The prevalence of COVID-19 has placed undue burden on the healthcare system, signaling a critical need to develop innovative machine learning (ML) strategies to improve triage and care for patients who are hospitalized with COVID-19. Recent developments in artificial intelligence have shown that deep learning algorithms such as convolutional neural networks (CNN) are effective in automating various tasks in medical imaging such as pneumonia detection [1]. The challenge remains in implementing these algorithms efficiently in the clinic where there may be insufficient hardware to support CNN with hundreds of hidden layers and millions of parameters [2]. To address this challenge, we developed a shallow 3-layer CNN classifier, SimplePNUnet, to detect the presence of pneumonia using a subset of 2000 frontal chest X-rays from the publicly accessible dataset released as part of the 2018 RSNA Pneumonia Detection Challenge. We fine-tuned model hyperparameters using Bayesian optimization. Additionally, we assessed the robustness of SimplePNUnet across different downsampling techniques and batch sizes. Performance of the algorithm was evaluated using the area under receiver operating characteristic curve (AUROC).
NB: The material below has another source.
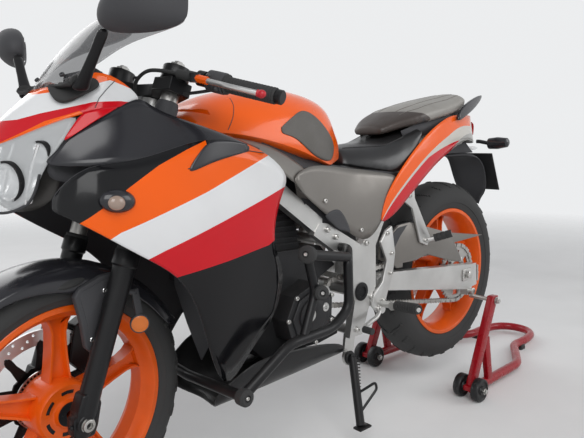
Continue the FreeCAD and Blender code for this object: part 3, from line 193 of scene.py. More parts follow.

The performance of the best model across the training (n=1000), validation (n=500), and test (n=500) sets was comparable (AUC, 0.870 vs 0.812 vs 0.834, respectively) and within range of deeper U-Net based pneumonia detection algorithms (AUC, 0.80-0.90). SimplePNUnet achieved good performance on an external validation set (AUC, 0.712), demonstrating its generalizability to evaluate other COVID-19 patient cohorts.